Hebrew syntax, vocalization and punctuation: In order to preserve the classic flavor of the original, the traditional linguistic influence of Yiddish on Rabbinic writings has been left intact. However, since the Hebrew text is vocalized (menukad), a chirik, for example, sometimes renders the optional letter yud superfluous.

Rabbinic titles: The abbreviation “R.” sometimes stands for “HaRav”; sometimes for “Rabbi,” its approximate English equivalent; and sometimes for “Reb. The latter title, informal but reverential, is a Yiddish version of the Hebrew rabi (“my master”), and is used before personal names only.17


As the Rebbe Rashab taught, 19 Kislev (Yud-Tes Kislev) is “the New Year for Chassidus.”18 In this spirit, this calendar was designed for the chassidic year extending from 19 Kislev of the year úù”â (5703) to 18 Kislev of the following year, úù”ã (5704).19 However, the number of months per year and the number of days per month vary from year to year. Accordingly, as one year makes way for the next, its dates do not continue to march in step with the days of the week. For example: The first day ofPesach is always 15 Nissan, and in the year 5703 it fell on a Tuesday. However, the reader will soon discover that in his present year, 15 Nissan can also fall on a different day of the week. Sometimes, not only the date but also the day of the week is significantly connected to the teaching or to the customs presented. In every such case, the reader will find a friendly footnote waiting to help him find his bearings.
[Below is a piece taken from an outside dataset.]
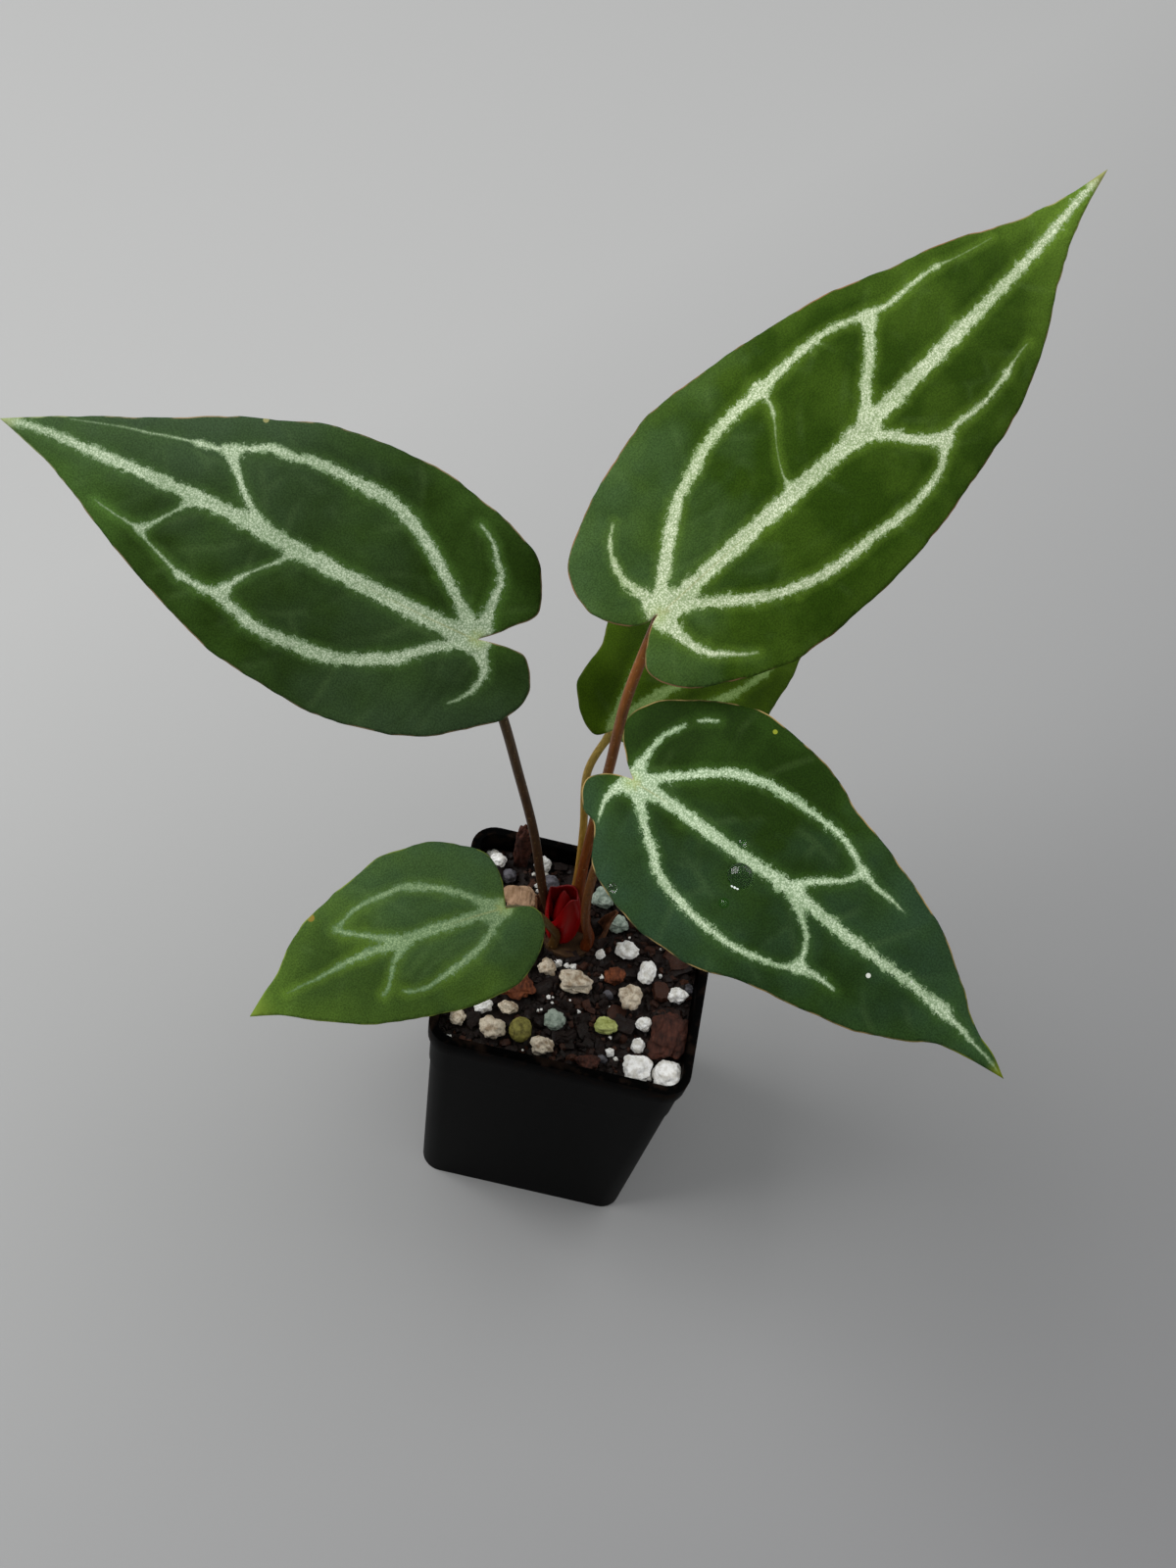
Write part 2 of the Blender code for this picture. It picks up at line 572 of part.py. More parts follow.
def chunk(name, finish, centre, size, turn, seed, squareness=0.0, tilt=0.0, detail=2):
    """A rough lump: a low sphere pushed towards a box by "squareness" and dented by noise."""
    bm = bmesh.new()
    bmesh.ops.create_icosphere(bm, subdivisions=detail, radius=1)
    offset = Vector((seed * 3.7, seed * 1.9, seed * 0.7))
    power = 1 - 0.55 * squareness
    for vert in bm.verts:
        corner = Vector([math.copysign(abs(c) ** power, c) for c in vert.co])
        corner = vert.co.lerp(corner, squareness)
        vert.co = corner * (1 + GRAIN_DENTS * noise.noise(vert.co * 1.6 + offset))
    matrix = (Matrix.Translation(centre) @ Matrix.Rotation(math.radians(turn), 4, "Z")
              @ Matrix.Rotation(math.radians(tilt), 4, "X")
              @ Matrix.Diagonal((size[0] / 2, size[1] / 2, size[2] / 2, 1)))
    bmesh.ops.transform(bm, matrix=matrix, verts=bm.verts)
    return place(name, bm, finish, smooth=False)


def build_mix():
    """The mix with its hole for the stem and roots, and the bark bits that stand out of it."""
    top_half = pot_half(MIX_LEVEL) - POT_WALL - GAP
    foot_z = POT_FLOOR + GAP
    foot_half = pot_half(foot_z) - POT_WALL - GAP
    outline = [p.to_2d() for p in rounded_square(top_half, pot_corner(MIX_LEVEL) - POT_WALL - GAP, 0)]
    sides = []
    for a, b in zip(outline, outline[1:] + outline[:1]):
        pieces = max(1, round((b - a).length / (2 * MIX_MESH)))
        sides += [a.lerp(b, i / pieces) for i in range(pieces)]
    points, triangles = triangle_sheet(sides, MIX_MESH)
    bm = bmesh.new()
    verts = [bm.verts.new((p.x, p.y, mix_height(p.x, p.y, outline))) for p in points]
    for triangle in triangles:
        bm.faces.new([verts[i] for i in triangle])
    extruded = bmesh.ops.extrude_face_region(bm, geom=bm.faces[:])["geom"]
    for vert in [item for item in extruded if isinstance(item, bmesh.types.BMVert)]:
        vert.co = Vector((vert.co.x * foot_half / top_half, vert.co.y * foot_half / top_half, foot_z))
    bmesh.ops.dissolve_faces(bm, faces=[f for f in extruded if isinstance(f, bmesh.types.BMFace)])
    mix = place("potting_mix", bm, "bark_mix", smooth=False)

    draw = random.Random(11)
    bits = []
    while len(bits) < BARK_BITS:
        spot = Vector([draw.uniform(-1, 1) * (top_half - 3.2 * MM) for _ in range(2)])
        size = [draw.uniform(*BARK_BIT_SIZE) for _ in range(3)]
        reach = 0.62 * max(size[:2])
        clear = (spot - CROWN.to_2d()).length > CROWN_CLEARANCE + reach
        clear = clear and edge_distance(spot, outline) > reach
        for _, _, place_2d, grain_size, _ in GRAINS:
            grain_reach = 0.5 * max(grain_size[:2]) * MM
            clear = clear and (spot - Vector(place_2d) * MM).length > grain_reach + 0.8 * reach
        if clear:
            centre = Vector((*spot, mix_height(*spot, outline) - BARK_BIT_SINK * size[2]))
            bits.append(chunk("bark_bit", "bark_mix", centre, size, draw.uniform(0, 180),
                              len(bits), 0.6, draw.uniform(-BARK_BIT_TILT, BARK_BIT_TILT), detail=1))
    cut(mix, bits, "UNION")
    above_mix = 12 * MM
    cut(mix, stem_shapes(1.2 * GAP, above_mix))
    return BVHTree.FromPolygons([v.co for v in mix.data.vertices],
                                [p.vertices for p in mix.data.polygons])


def seat_height(surface, spot, reach):
    """The highest point of the mix under a round footprint, with the gap that a loose piece keeps."""
    heights = []
    rings, steps = 5, 16
    for ring in range(rings):
        for step in range(steps):
            angle = 2 * math.pi * step / steps
            out = reach * ring / (rings - 1)
            above = Vector((spot.x + out * math.cos(angle), spot.y + out * math.sin(angle), POT_HEIGHT))
            hit = surface.ray_cast(above, Vector((0, 0, -1)))[0]
            if hit:
                heights.append(hit.z)
    return max(heights) + GAP


def build_grains(surface):
    """Loose grains, each with its underside bedded flat on the mix."""
    for number, (name, finish, spot, size, turn) in enumerate(GRAINS):
        size = [s * MM for s in size]
        spot = Vector(spot) * MM
        seat = seat_height(surface, spot, 0.5 * max(size[:2]))
        square = 0.9 if "bark" in finish or finish == "chip" else 0.15
        centre = Vector((*spot, seat + GRAIN_SINK * size[2]))
        detail = 2 if max(size) > SMALL_GRAIN else 1
        grain = chunk(name, finish, centre, size, turn, number + 20, square, detail=detail)
        bm = bmesh.new()
        bm.from_mesh(grain.data)
        bmesh.ops.bisect_plane(bm, geom=[*bm.verts, *bm.edges, *bm.faces], plane_co=(0, 0, seat),
                               plane_no=(0, 0, -1), clear_outer=True)
        bmesh.ops.holes_fill(bm, edges=[e for e in bm.edges if e.is_boundary])
        bmesh.ops.recalc_face_normals(bm, faces=bm.faces)
        bm.to_mesh(grain.data)
        bm.free()


def build_red_sheath():
    """The pointed sheath round the new growth."""
    foot = Vector((RED_SHEATH["foot"][0] * MM, RED_SHEATH["foot"][1] * MM, CROWN.z + GAP))
    lean = Vector((RED_SHEATH["lean"][0] * MM, RED_SHEATH["lean"][1] * MM, 0))
    rings = []
    for t, width in SHEATH_OUTLINE:
        centre = foot + Vector((0, 0, RED_SHEATH["height"] * MM * t)) + lean * t * t
        ring = []
        for k in range(SHEATH_SIDES):
            angle = 2 * math.pi * k / SHEATH_SIDES
            fold = 1 - SHEATH_FOLD * (k == 0)
            ring.append(centre + Vector((RED_SHEATH["radii"][0] * MM * width * fold * math.cos(angle),
                                         RED_SHEATH["radii"][1] * MM * width * fold * math.sin(angle), 0)))
        rings.append(ring)
    place("red_sheath", loft(rings), "red_sheath")


def build_old_sheath(number, sheath, surface):
    """A curled dry scale that stands at the edge of the crown."""
    rows, columns = 5, 4
    spot = Vector(sheath["foot"]) * MM
    seat = max(seat_height(surface, spot, sheath["width"] / 2 * MM), CROWN.z + GAP)
    foot = Vector((*spot, seat + 0.2 * OLD_SHEATH_THICKNESS))
    turn = Matrix.Rotation(math.radians(sheath["turn"]), 3, "Z")
    bm = bmesh.new()
    grid = []
    for row in range(rows + 1):
        t = row / rows
        half = sheath["width"] / 2 * MM * (1 - 0.8 * t ** 1.6)
        line = []
        for column in range(columns + 1):
            s = 2 * column / columns - 1
            out = sheath["lean"] * MM * t * t - OLD_SHEATH_CURL * s * s * (1 - 0.7 * t)
            line.append(bm.verts.new(foot + turn @ Vector((out, s * half, sheath["height"] * MM * t))))
        grid.append(line)
    for low, high in zip(grid, grid[1:]):
        for i in range(columns):
            bm.faces.new((low[i], low[i + 1], high[i + 1]))
            bm.faces.new((low[i], high[i + 1], high[i]))
    obj = place(f"old_sheath_{number}", bm, "old_sheath")
    thickness = obj.modifiers.new("thickness", "SOLIDIFY")
    thickness.thickness = OLD_SHEATH_THICKNESS
    thickness.offset = 0


def clear_scene():
    """Removes what the scene starts with."""
    for obj in list(bpy.data.objects):
        bpy.data.objects.remove(obj)


clear_scene()
build_pot()
mix_surface = build_mix()
build_stem()
build_grains(mix_surface)
build_red_sheath()
for index, old_sheath in enumerate(OLD_SHEATHS):
    build_old_sheath(index + 1, old_sheath, mix_surface)
for leaf_name, leaf_shape in LEAVES.items():
    build_blade(leaf_name, leaf_shape)
    build_petiole(leaf_name, leaf_shape)
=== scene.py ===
"""The looks of a young velvet-leaved anthurium in its square nursery pot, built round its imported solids.

Lengths are in metres, or in millimetres or percent where a comment says so. The pot stands on z = 0, +Z is
up, and the side with the lower leaves faces -Y.
"""

import functools
import math
import random

import bmesh
import bpy
import numpy as np
from mathutils import Euler, Matrix, Vector, noise
from mathutils.geometry import delaunay_2d_cdt


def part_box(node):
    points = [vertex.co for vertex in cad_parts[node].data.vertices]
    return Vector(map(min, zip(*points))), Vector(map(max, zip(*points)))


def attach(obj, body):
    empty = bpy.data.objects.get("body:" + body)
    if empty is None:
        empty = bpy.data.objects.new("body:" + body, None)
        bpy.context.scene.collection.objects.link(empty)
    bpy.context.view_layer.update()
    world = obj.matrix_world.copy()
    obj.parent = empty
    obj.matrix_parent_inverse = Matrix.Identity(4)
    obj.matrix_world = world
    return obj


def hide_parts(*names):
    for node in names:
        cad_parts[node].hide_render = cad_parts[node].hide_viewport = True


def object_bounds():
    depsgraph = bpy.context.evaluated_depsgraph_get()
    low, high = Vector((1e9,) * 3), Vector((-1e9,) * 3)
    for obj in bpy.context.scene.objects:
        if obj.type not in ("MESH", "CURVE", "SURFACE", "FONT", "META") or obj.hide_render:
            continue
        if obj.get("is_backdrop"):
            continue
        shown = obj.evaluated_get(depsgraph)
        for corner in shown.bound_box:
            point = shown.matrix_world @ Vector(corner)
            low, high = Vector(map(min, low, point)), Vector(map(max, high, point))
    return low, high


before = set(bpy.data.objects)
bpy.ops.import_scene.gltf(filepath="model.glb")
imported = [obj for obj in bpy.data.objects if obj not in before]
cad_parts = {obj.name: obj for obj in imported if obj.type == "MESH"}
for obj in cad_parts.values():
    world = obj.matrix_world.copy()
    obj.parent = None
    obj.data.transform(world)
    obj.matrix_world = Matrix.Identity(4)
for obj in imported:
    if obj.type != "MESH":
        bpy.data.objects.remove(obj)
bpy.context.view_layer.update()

# Nursery pot
# A thin square tub of black polypropylene, injection moulded in one piece: walls that widen upwards to a
# turned-out rim, and a foot with four drain holes. Near the rim it is browner in smeared patches.
MM = 0.001
_, pot_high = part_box("nursery_pot")
POT_FOOT_HALF = 26.5 * MM
RIM_LIP = 1.0 * MM
LEDGE_SHARE = 0.3
RIM_DEPTH = 6 * MM
WALL = 1.2 * MM
FLOOR = 1.6 * MM
CORNER_RADIUS = 5.2 * MM
CORNER_STEPS = 8
LEDGE_Z = 58 * MM
FOOT_RECESS = 0.7 * MM
FOOT_RING = 3 * MM
DRAIN_HOLE_RADIUS = 4 * MM
DRAIN_HOLE_OFFSET = 14 * MM
EDGE_BEVEL = 0.45 * MM
BEVEL_ANGLE, SMOOTH_ANGLE = math.radians(50), math.radians(35)


def linear(code):
    """An sRGB colour such as "2B4812" as linear red, green, blue and alpha."""
    shares = [int(code[i:i + 2], 16) / 255 for i in (0, 2, 4)]
    return (*[s / 12.92 if s <= 0.04045 else ((s + 0.055) / 1.055) ** 2.4 for s in shares], 1)


def give_inputs(node, inputs):
    """Gives a node its inputs, by name or in the order of those in use: values, or outputs of other nodes."""
    if not isinstance(inputs, dict):
        inputs = dict(zip([number for number, socket in enumerate(node.inputs) if socket.enabled], inputs))
    for name, value in inputs.items():
        if isinstance(value, bpy.types.NodeSocket):
            node.id_data.links.new(value, node.inputs[name])
        else:
            node.inputs[name].default_value = value


def add_node(tree, kind, inputs=(), out=None, **settings):
    """Adds a node with its settings and inputs, and returns its output of this name, or the first in use."""
    node = tree.nodes.new("ShaderNode" + kind)
    for name, value in settings.items():
        setattr(node, name, value)
    give_inputs(node, inputs)
    return node.outputs[out] if out else next(socket for socket in node.outputs if socket.enabled)


def new_material(name, **values):
    """A Principled material with the values that hold all over it, its shader, and add_node for its tree."""
    material = bpy.data.materials.new(name)
    material.use_nodes = True
    shader = material.node_tree.nodes["Principled BSDF"]
    give_inputs(shader, {key.replace("_", " "): value for key, value in values.items()})
    return material, shader, functools.partial(add_node, material.node_tree)


def select_only(obj=None):
    """Leaves edit mode, and makes the object, if any, the only one selected."""
    if bpy.context.mode != "OBJECT":
        bpy.ops.object.mode_set(mode="OBJECT")
    bpy.ops.object.select_all(action="DESELECT")
    if obj:
        obj.select_set(True)
        bpy.context.view_layer.objects.active = obj


def edit(obj):
    """Starts editing an object, and nothing else."""
    select_only(obj)
    bpy.ops.object.mode_set(mode="EDIT")


def select_faces(obj, wanted):
    """Selects just the faces whose middle and normal pass the test. The object is being edited."""
    bpy.ops.mesh.select_mode(type="FACE")
    bpy.ops.mesh.select_all(action="DESELECT")
    shape = bmesh.from_edit_mesh(obj.data)
    for face in shape.faces:
        face.select_set(bool(wanted(face.calc_center_median(), face.normal)))
    bmesh.update_edit_mesh(obj.data)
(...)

Likewise, every day’s Chitas directives20 remind the reader that the texts indicated in this work are the daily readings for 5703 (1942-43), not the readings that match the calendar of his present year.

The daily Chitas readings listed in the original edition are reproduced in the present edition nevertheless, because sometimes their content invites speculation as to why a particular teaching was linked to a particular day or date. Numerous instances are proposed in the footnotes to the edition of HaYom Yom edited by R. Michael Aharon Seligson.21 For example: The text for 12 Teves22 speaks of a communal burial society; the Chumash reading of that date speaks of the burial of Yaakov Avinu. Similarly: The text for 27 Iyar23 records that the Alter Rebbe used to refer to himself as the son of his mentor, the Maggid of Mezritch; in the Chumash reading of that date, Rashi cites the teaching of the Sages that one who teaches another’s son is regarded by Scripture as if he were his father.


The translation, comments and footnotes were researched and composed by Uri Kaploun and R. Eliyahu Touger. As each of those components of the text evolved and crystallized into its present published form, it was finetuned and enriched at every stage by the astute and erudite input of two eminent scholars: R. Sholom B. Wineberg, Executive Director of Chabad-Lubavitch activities in the states of Kansas and Missouri, acclaimed lecturer on Jewish Law and Chassidism, author of The Chassidic Dimension, translator of Lessons In Tanya and of compilations of the Rebbe’s teachings on marriage, mental health, and other subjects; and R. Levi Yitzchok Raskin, Dayan (rabbinic judge) of the Lubavitch community of North London, and Moreh Horaah (halachic authority) for London’s Union of Orthodox Hebrew Congregations, whose published works include an analytical study of the Alter Rebbe’s Siddur entitled Siddur Rabeinu Hazaken Im Tziyunim Mekoros V’heoros. The spirit of openminded collaboration that animated the intensive electronic traffic between the above four participants is something that many a publisher might well envy.

The present publisher is also indebted to: R. Sholom Ber Levin, Head Librarian of the Central Chabad-Lubavitch Library in New York, for his bibliographical counsel; R. Aharon Leib Raskin and R. Michael Aharon Seligson for their scholarly research and suggestions for source material; Yosef Yitzchok Turner, for tirelessly perfecting the typographical text of successive stages of countless files; R. Avrohom Rainitz, for persuading the original pages of text to fit comfortably into the concise format of the present Pocket Edition; and Efraim Gotbeter, for designing its cover. The content and logistics of the entire project were monitored by the publisher, R. Yonah Avtzon, Director of Sichos In English.

In conclusion, the undersigned would like to record their warm appreciation of the input of Mr. Chaim Rittri of Books&Bagels, whose dedication to this project was far more than financial. Mr. Rittri was also instrumental, together with R. Levi Sternglantz, in introducing the contemporary design and typography of Ms. Cynthia Madansky that characterized the full size editions of this work.


The First Edition of the present work was entitled HaYom Yom: Tackling Life’s Tasks. The subsequent editions, including the Pocket Editions, are entitled Tackling Life’s Tasks: Every Day Energized with HaYom Yom. The content of all the editions is virtually identical. The only differences are in layout, cover design, minor corrections, typography and pagination. In the Pocket Editions, the page numbers in the crossreferences and in the Index have been adjusted accordingly.


In the language of Chassidus, yom (“day) is a code word for the revelation of spiritual light and also for the era of Mashiach. The two concepts go hand in hand. When a person decides to cease wearily pushing his way through days that are spiritually dull, and to tackle his life-tasks with the zest and direction that chassidic insights offer him, he creates a microcosm of that Future Era. The life in his eyes and his contented but driving spirit are contagious, helping those around him to “ease the birth pangs of Mashiach and merit the ultimate Redemption.”